The conversation goes on and on in Hebrew. “Are we still talking about the ladies’ bathrooms?” Mehta asks at some point.
Wagnerian and other boycotts
In an interview with Haaretz after the press conference, Mehta talks about his year away, which saw him hopping between conducting engagements in Florence, Vienna, Zurich, Berlin and Munich, to name a few, and which, as a consequence, was nothing like a vacation. But his extended absence from Israel did afford him the time to do some thinking about his adopted home. “It was eye-opening actually,” he says.
Mehta, who first came to Israel in 1961 at the age of 25, has always said he feels at home in a country in which − “much like in India,” as he puts it − people are always talking, discussing, arguing, dreaming and laughing, all at one and the same time.
His years with the IPO are intertwined with the young country’s history − from the six days he spent in the basement of the concert hall in Jerusalem during the 1967 war, to Barenboim’s and the late Jacqueline du Pre’s wedding at the Western Wall shortly thereafter, where the Zoroastrian had to pretend to be a religious Jew so as to serve as a witness, to the most recent Gulf War, during which he moved evening concerts to mornings to allow Chopin and Tchaikovsky lovers to make it home by curfew.
The man once ranked as the 117th-greatest Israeli of all time (in a Ynet poll, squeaking in right ahead of that world-renowned “Big Brother” host Erez Tal), who considers the Tel Aviv Hilton home away from home − despite, he notes, the terrible schnitzel they send up from room service − behaves much like a typical liberal Israeli when it comes to talking politics.
“I am often critical of Israel’s policies when in the country,” he says, “but then feel defensive of them when overseas.
“In general the feeling in Europe is very anti-Israel these days,” admits Mehta. “I start by saying that I understand the exasperation of Israel. One has to know and explain the root cause of Israel’s actions. One has to explain what is happening in Sderot. Why does Israel always have to suffer for others to feel bad for it?” he asks.
“As soon as, say, Saddam Hussein started bombing Israel with Scuds, everyone was like ‘poor Israel.’ But when Israel retaliates − and most of the time they then win − people turn against them.”
That said, stresses Mehta, he would advise Israelis to stop dividing the world into the two categories of “friends” and “non-friends”: “I am always hearing from Israelis, ‘Oh, CNN is anti-Israel,’ or ‘BBC is against us.’ But no, they are reporting facts. One has to have the guts to also say Israel has reason to be exasperated but their [government’s] reactions are frequently totally exaggerated. They lose their patience.”

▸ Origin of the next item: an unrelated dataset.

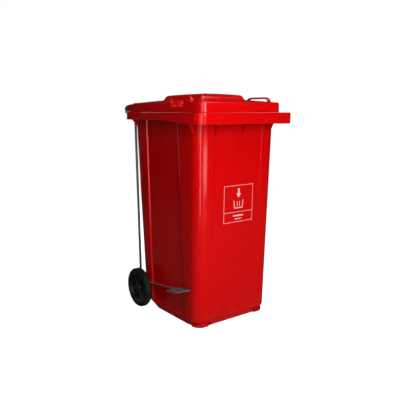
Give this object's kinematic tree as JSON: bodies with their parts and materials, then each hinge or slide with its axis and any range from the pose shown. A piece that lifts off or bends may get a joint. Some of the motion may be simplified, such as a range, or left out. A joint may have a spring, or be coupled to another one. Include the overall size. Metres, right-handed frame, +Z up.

Israelis today have no idea what kind of conditions the Palestinians are living under, he says, “And most don’t want to know. They are happy to keep the status quo for as long as possible. This is not acceptable.”
Does Mehta think international boycotts of Israeli products, professionals, or cultural events might put pressure on the government and make it realize such a status quo is unacceptable? “Not at all,” he replies, recalling the IPO’s concert in London’s Albert Hall in September last year, as part of the BBC Proms music festival, during which pro-Palestinian protesters interrupted the performance over and over again. “How does that help?”
And while on the subject of boycotts, Mehta reiterates his well-known opposition to the banning of Wagner’s music in Israel. As the first to try and break this unofficial boycott − playing a “Tristan und Isolde” encore in 1981, which was met with boos and walk-outs − he eventually gave up trying to force Wagner down anyone’s throat, but welcomes such attempts by others.
“I honestly do not understand Tel Aviv University,” he says of the recent brouhaha over the decision by the university to cancel a contract with the Wagner Society, which had rented a campus auditorium and intended to perform excerpts from “Der Ring des Nibelungen” and “Tristan und Isolde” there. The university later claimed it was unaware of the purpose for which the auditorium was rented.
“A university is meant to be a place for freedom of expression − they should not have interfered,” says Mehta, adding that the outcome of this affair shows him that little has changed, and that the IPO too will have to wait before going ahead with Wagner.
About the Tel Aviv Hilton’s initial willingness, and then last-minute refusal, to let the Wagner Society use the hotel as the fall-back venue, Mehta is less sorry. “The acoustics would have been awful,” he notes, cringing.
The interview veers off into many directions at once − there is much to talk about, from the voracious appetite for classical music in China, to Mehta’s hope for an Arab-Israeli musician in the IPO, to his involvement in Mifneh, a music education program for the country’s Arab communities, to the issue of the very paltry subsidy the orchestra gets from the government.
But, alas, Mehta needs to head north to a concert in Haifa, then back to another one in Tel Aviv. After a quick hop to India, next week will find him at the Salzburg festival where the IPO will play “Mechaye Hametim” (“The Revival of the Dead”), a vocal work by Israel composer Noam Sheriff.
Is there time in between for a quick room service schnitzel? he asks. “But I thought it was terrible?” an assistant reminds him. In any case, the maestro has to rush. He is running late, all over again.